業界の相場が下がっていき、業界がブラック化、ダークサイドに堕ちる人続出…。

いま必要とされている「WEBデザイン」のカタチ

ここ最近(今キラキラしてるっぽい)サービスデザインの方々と話す機会が多いです。
彼らは、自分たちでサービスを作り、ユーザに使い続けてもらうことで、生計を立てています。
だから根本的に違うんです。
彼らは、ユーザを調べ、行動を知り、経営・デザイン・開発が互いにコミュニケーションしていく中で、デザインをアップデートしていきます。
運ではなく、明確に効果が得られるゴールを設定し、そこに向かってできる限り最短でたどり着ける動きをします。
ユーザが離れてしまうのは死活問題ですから当然ですね。

WEBデザインの世界にも、もちろんこのようなロジカルな進め方は存在しています。

ですが、ここ10年の間に多くの人がアート的なデザインを行ったことで、業界全体にロジカルでない進め方が定着してきたように思います。
またデザイナー側も、アートっぽいこの進め方を何も考えずに続けてしまっている。

本来中心にあるべき、ユーザビリティとかアクセシビリティとか行動データって、
いつまでも続くゴールのないデザインを止めるための逃げ道として使っていたWEBデザイナーも多いんじゃないでしょうか?

WEBサイトのリニューアルコンペで、デザイン案が勝敗を左右するのが物語っていますね。

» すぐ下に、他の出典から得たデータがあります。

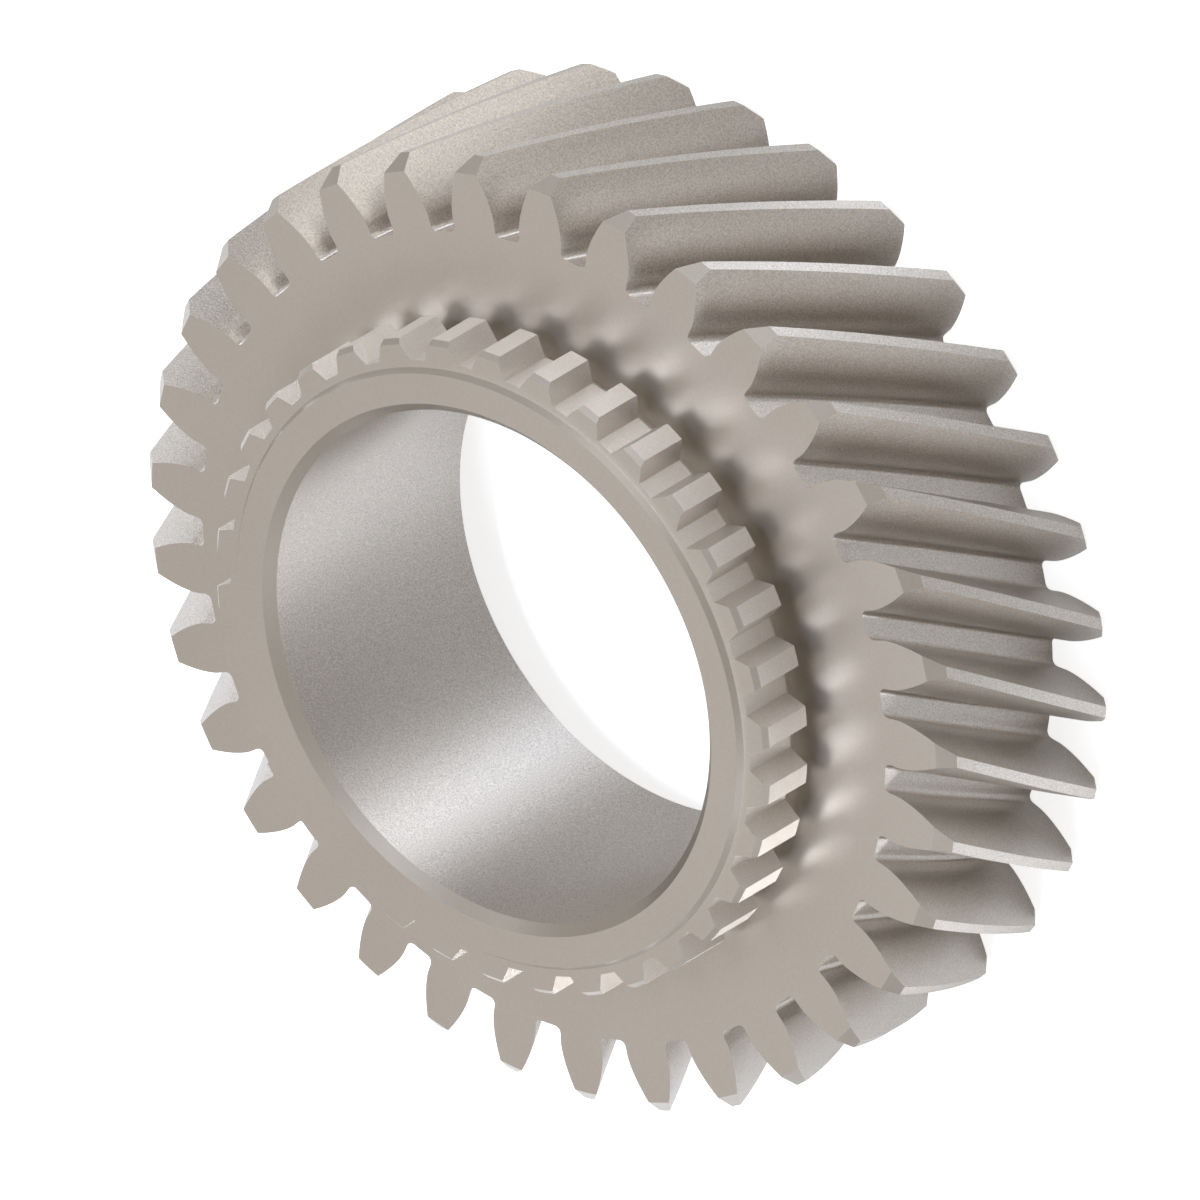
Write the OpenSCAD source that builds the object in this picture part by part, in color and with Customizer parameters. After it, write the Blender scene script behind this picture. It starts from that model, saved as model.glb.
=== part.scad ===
// Helical gear wheel with a straight toothed clutch ring, cut from one turned blank.
// The wheel lies on its back face with its axis upright.
// The origin is on the axis in the plane of the back face.
// Lengths are in millimetres and angles in degrees.

/* [Helical teeth] */
// number of helical teeth around the rim
gear_teeth = 33; // [30:1:40]
// module measured square to a tooth
normal_module = 2.25; // [2.1:0.05:2.6]
// right-hand helix angle at the pitch circle
helix_angle = 29.3; // [20:0.1:35]
// pressure angle measured square to a tooth
pressure_angle = 20; // [16:0.5:23]
// tooth thickness along the pitch circle
tooth_thickness = 3.17; // [2.7:0.01:4]
// height of a tooth above the pitch circle
addendum = 2.23; // [1.6:0.01:2.5]
// depth of a tooth gap below the pitch circle
dedendum = 4.74; // [3:0.01:5.2]
// fillet at the foot of a tooth
root_fillet = 0.6; // [0.3:0.05:0.9]
// chamfer turned on the tooth tips at both ends
tip_chamfer = 1.3; // [0.5:0.1:2]

/* [Rim and web] */
// width of the toothed rim
rim_w = 23.4; // [16:0.1:32]
// wall left under the tooth gaps, around the back recess
rim_wall = 3.8; // [2:0.1:6]
// depth of the turned recess in the back
recess_depth = 4; // [2:0.1:8]
// chamfer on the edge of the back recess
recess_chamfer = 0.5; // [0.2:0.1:1]

/* [Clutch ring] */
// number of straight clutch teeth
clutch_teeth = 34; // [26:1:42]
// diameter over the clutch teeth
clutch_tip_d = 61.36; // [60.6:0.02:64]
// diameter at the floor of the clutch tooth gaps
clutch_root_d = 57.58; // [56.8:0.02:58.6]
// width of a clutch tooth at its tip
clutch_tip_w = 1.87; // [1:0.01:2.4]
// width of a clutch tooth at its foot
clutch_root_w = 3.67; // [2.6:0.01:4]
// length of the clutch teeth along the axis
clutch_w = 5.66; // [3:0.01:9]
// chamfer turned on the clutch tooth tips
clutch_chamfer = 0.45; // [0.2:0.05:0.7]
// diameter of the neck between the web and the clutch teeth
neck_d = 55.3; // [53:0.1:56.6]
// length of the neck
neck_h = 1.86; // [1:0.01:4]

/* [Hub] */
// bore of the hub
bore_d = 48; // [40:0.1:49]
// chamfer at both ends of the bore
bore_chamfer = 0.9; // [0.3:0.1:1.2]
// diameter of the hub face, measured at the foot of its bevel
hub_face_d = 56.26; // [54:0.02:56.7]
// height of the hub face above the clutch teeth
hub_face_h = 0.48; // [0.2:0.01:1]
// bevel around the hub face
hub_bevel = 0.4; // [0.1:0.05:0.8]

/* [Hidden] */

steel = [0.7, 0.66, 0.62];
// angle of the first clutch tooth, where a helical tooth is at zero in the front face of the rim
clutch_turn = 8.43;
// straight pieces in an involute flank, in a root fillet, and along the helix
flank_steps = 4;
fillet_steps = 3;
helix_steps = 5;
// how far a cutting or joining shape runs past the face it meets
overrun = 0.5;
$fn = 144;

gear_pitch = 360 / gear_teeth;
pitch_r = gear_teeth * normal_module / cos(helix_angle) / 2;
tip_r = pitch_r + addendum;
root_r = pitch_r - dedendum;
transverse_angle = atan(tan(pressure_angle) / cos(helix_angle));
base_r = pitch_r * cos(transverse_angle);
twist_angle = rim_w * tan(helix_angle) / pitch_r * 180 / PI;
foot_r = root_r + root_fillet;
roll_start = base_r < foot_r ? sqrt(pow(foot_r / base_r, 2) - 1) : 0;
roll_end = sqrt(pow(tip_r / base_r, 2) - 1);

bore_r = bore_d / 2;
recess_r = root_r - rim_wall;
neck_top = rim_w + neck_h;
clutch_top = neck_top + clutch_w;
hub_top = clutch_top + hub_face_h;

// angle between the start of an involute and the point where its pressure angle is a
function involute(a) = tan(a) * 180 / PI - a;

// half of the angle that a tooth takes up at radius r
function half_tooth(r) =
    tooth_thickness / pitch_r * 90 / PI + involute(transverse_angle) - involute(acos(min(1, base_r / r)));

function polar(r, a) = [r * cos(a), r * sin(a)];

// radius reached on the involute after a roll given as a tangent
function roll_r(roll) = base_r * sqrt(1 + roll * roll);

// fillet from the root circle up to the flank, on the side of a tooth with positive angles
function fillet_points() =
    let (centre_a = half_tooth(foot_r) + root_fillet / foot_r * 180 / PI)
    [for (i = [0:fillet_steps])
        polar(foot_r, centre_a) - root_fillet * polar(1, centre_a + 90 * i / fillet_steps)];

// involute flank from the fillet, or from the base circle, up to the tip
function flank_points() =
    [for (i = [base_r > foot_r ? 0 : 1:flank_steps])
        let (r = roll_r(roll_start + (roll_end - roll_start) * i / flank_steps))
        polar(r, half_tooth(r))];

// one side of a tooth from root to tip, then the other side from tip to root
function tooth_points() =
    let (side = concat(fillet_points(), flank_points()), last = len(side) - 1)
    concat([for (p = side) [p.x, -p.y]], [for (i = [last:-1:0]) side[i]]);

// point p turned about the axis by angle a
function turned(p, a) = [p.x * cos(a) - p.y * sin(a), p.x * sin(a) + p.y * cos(a)];

// outline of all the helical teeth, cut square to the axis
module gear_outline() {
    tooth = tooth_points();
    polygon([for (k = [0:gear_teeth - 1], p = tooth) turned(p, k * gear_pitch)]);
}

// the toothed rim: the outline drawn up along the helix, within two turned cones that chamfer the tips
module helical_rim() {
    intersection() {
        rotate(-twist_angle)
            linear_extrude(height = rim_w, twist = -twist_angle, slices = helix_steps)
                gear_outline();
        rotate_extrude()
            polygon([
                [0, 0],
                [tip_r - tip_chamfer, 0],
                [tip_r + overrun, tip_chamfer + overrun],
                [tip_r + overrun, rim_w - tip_chamfer - overrun],
                [tip_r - tip_chamfer, rim_w],
                [0, rim_w]
            ]);
    }
}

// straight clutch teeth that taper from foot to tip, around the disc they stand on
module clutch_outline() {
    tip_x = clutch_tip_d / 2;
    foot_x = sqrt(pow(clutch_root_d / 2, 2) - pow(clutch_root_w / 2, 2));
    circle(d = clutch_root_d);
    for (k = [0:clutch_teeth - 1])
        rotate(clutch_turn + k * 360 / clutch_teeth)
            polygon([
                [bore_r, -clutch_root_w / 2],
                [foot_x, -clutch_root_w / 2],
                [tip_x, -clutch_tip_w / 2],
                [tip_x + overrun, -clutch_tip_w / 2],
                [tip_x + overrun, clutch_tip_w / 2],
                [tip_x, clutch_tip_w / 2],
                [foot_x, clutch_root_w / 2],
                [bore_r, clutch_root_w / 2]
            ]);
}

// the clutch ring, with its tips turned and chamfered at the front
module clutch_ring() {
    tip = clutch_tip_d / 2;
    intersection() {
        translate([0, 0, neck_top])
            linear_extrude(height = clutch_w)
                clutch_outline();
        rotate_extrude()
            polygon([
                [0, neck_top - overrun],
                [tip, neck_top - overrun],
                [tip, clutch_top - clutch_chamfer],
                [tip - clutch_chamfer, clutch_top],
                [0, clutch_top]
            ]);
    }
}

// neck behind the clutch teeth
module neck() {
    translate([0, 0, rim_w - overrun])
        cylinder(d = neck_d, h = neck_h + 2 * overrun);
}

// bevelled hub face that stands just above the clutch teeth
module hub_face() {
    translate([0, 0, clutch_top - overrun])
        cylinder(d = hub_face_d, h = overrun);
    translate([0, 0, clutch_top])
        cylinder(d1 = hub_face_d, d2 = hub_face_d - 2 * hub_bevel, h = hub_face_h);
}

// bore with a chamfer at each end
module bore() {
    rotate_extrude()
        polygon([
            [0, -overrun],
            [bore_r + bore_chamfer, -overrun],
            [bore_r + bore_chamfer, recess_depth],
            [bore_r, recess_depth + bore_chamfer],
            [bore_r, hub_top - bore_chamfer],
            [bore_r + bore_chamfer, hub_top],
            [bore_r + bore_chamfer, hub_top + overrun],
            [0, hub_top + overrun]
        ]);
}

// shallow recess turned in the back, with a chamfered edge
module back_recess() {
    rotate_extrude()
        polygon([
            [0, -overrun],
            [recess_r + recess_chamfer, -overrun],
            [recess_r + recess_chamfer, 0],
            [recess_r, recess_chamfer],
            [recess_r, recess_depth],
            [0, recess_depth]
        ]);
}

module gear_wheel() {
    color(steel)
        difference() {
            union() {
                helical_rim();
                neck();
                clutch_ring();
                hub_face();
            }
            back_recess();
            bore();
        }
}

gear_wheel();
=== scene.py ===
"""Looks of the gear wheel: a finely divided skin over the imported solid, its steel, studio and camera."""

import logging
import math
from dataclasses import dataclass, field
from enum import Enum

import bmesh
import bpy
from mathutils import Matrix, Vector


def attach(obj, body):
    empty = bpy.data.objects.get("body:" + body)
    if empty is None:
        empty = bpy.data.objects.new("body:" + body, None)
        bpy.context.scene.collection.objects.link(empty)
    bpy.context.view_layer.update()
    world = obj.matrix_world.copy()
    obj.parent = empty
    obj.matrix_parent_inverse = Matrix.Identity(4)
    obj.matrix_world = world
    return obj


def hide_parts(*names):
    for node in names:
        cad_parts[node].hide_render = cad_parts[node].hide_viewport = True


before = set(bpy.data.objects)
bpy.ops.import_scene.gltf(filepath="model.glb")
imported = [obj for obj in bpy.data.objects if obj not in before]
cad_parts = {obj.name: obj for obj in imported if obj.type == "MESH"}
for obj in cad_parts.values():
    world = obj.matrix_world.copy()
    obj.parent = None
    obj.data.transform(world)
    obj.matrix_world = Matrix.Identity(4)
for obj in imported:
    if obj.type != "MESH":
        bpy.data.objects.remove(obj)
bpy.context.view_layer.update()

LOG = logging.getLogger("gear_wheel")
MM = 0.001
# Height in metres of the point that the lamps aim at.
MIDDLE_HEIGHT = 0.015
# Two vertices closer than this are one, in the millimetres of the skin.
WELD = 1e-4
AXIS = Vector((0.0, 0.0, 1.0))
CENTRE = Vector((0.0, 0.0, 0.0))
# The turn, in full turns, that draws light out across the cutting marks.
ACROSS_THE_MARKS = 0.25
# How far a normal leans along the axis: a wall leans less than UPRIGHT, a helical flank less than FLANK.
UPRIGHT = 0.4
FLANK = 0.6
# Nearly all of a noise texture lies between these two values.
NOISE_LOW, NOISE_HIGH = 0.3, 0.7
WARM = (1.0, 0.93, 0.84)
COOL = (0.86, 0.91, 1.0)
BLUE = (0.76, 0.85, 1.0)

Point = tuple[float, float]


class Surface(Enum):
    """Kinds of machined surface; the values are the wheel's material slots."""

    FACED = 0
    TURNED = 1
    MILLED = 2
    HOBBED = 3
    POLISHED = 4


class Cut(Enum):
    """Which way a ring of teeth is drawn along the axis."""

    HELICAL = "helical"
    STRAIGHT = "straight"


def polar(radius: float, angle: float) -> Point:
    """Returns the point at a radius and an angle in radians."""
    return radius * math.cos(angle), radius * math.sin(angle)


def involute(angle: float) -> float:
    """Returns the involute function of a pressure angle in radians."""
    return math.tan(angle) - angle


def arc(radius: float, start: float, end: float, steps: int) -> list[Point]:
    """Points along an arc about the axis.

    Args:
        radius: radius of the arc in millimetres.
        start: first angle in radians.
        end: last angle in radians.
        steps: number of straight pieces.

    Returns:
        The points, both ends included.
    """
    return [polar(radius, start + (end - start) * i / steps) for i in range(steps + 1)]


def between(start: Point, end: Point, share: float) -> Point:
    """Returns the point that lies a share of the way from the start to the end."""
    return start[0] + (end[0] - start[0]) * share, start[1] + (end[1] - start[1]) * share


def mirrored(side: list[Point]) -> list[Point]:
    """Returns one side of a tooth followed by its mirror image, from foot to foot."""
    return [(x, -y) for x, y in side] + [(x, y) for x, y in reversed(side)]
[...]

本来評価に値するデザインというのは、課題に関係のあるデータの調査や、よりユーザに使ってもらうようなサイトであれば、ユーザビリティテストを実施し、ブランディングのためであれば、しっかりとした社内へのヒアリングや、ターゲットとなるべき人へのアンケートといった、工程を経て、ゴールをみんなが具体的にイメージした上でないと作れないはずです。

一般的なデザインのスキルを見たいだけなら、担当デザイナーのポートフォリオを比べるだけで良いのでは?と思ってしまいます。

生き残るためには、まずは基本から

時代の流れによって重要視されるものが変わってしまうのは仕方がないです。
この流れの中では、WEBデザインは、今後、今のようなメインロードではなくなってしまうかもしれません。
ですが、今これ以上価値を落とさないために、たとえWEBデザインがなくなっても、
みんながデザイナー、エンジニアとして生きていけるために、必要なことがあります。

当たり前のようでできていない人が多いと思います。

クライアントの課題を自分ごととして興味を持つ。
客観的に課題を見つめる。
課題を解決するために必要なことを考える。
不足している情報があれば、聞く。
ゴールの認識を皆で合わせる。

まずは、基本的なところから始め、
染み付いてしまったクセを治していければと思います。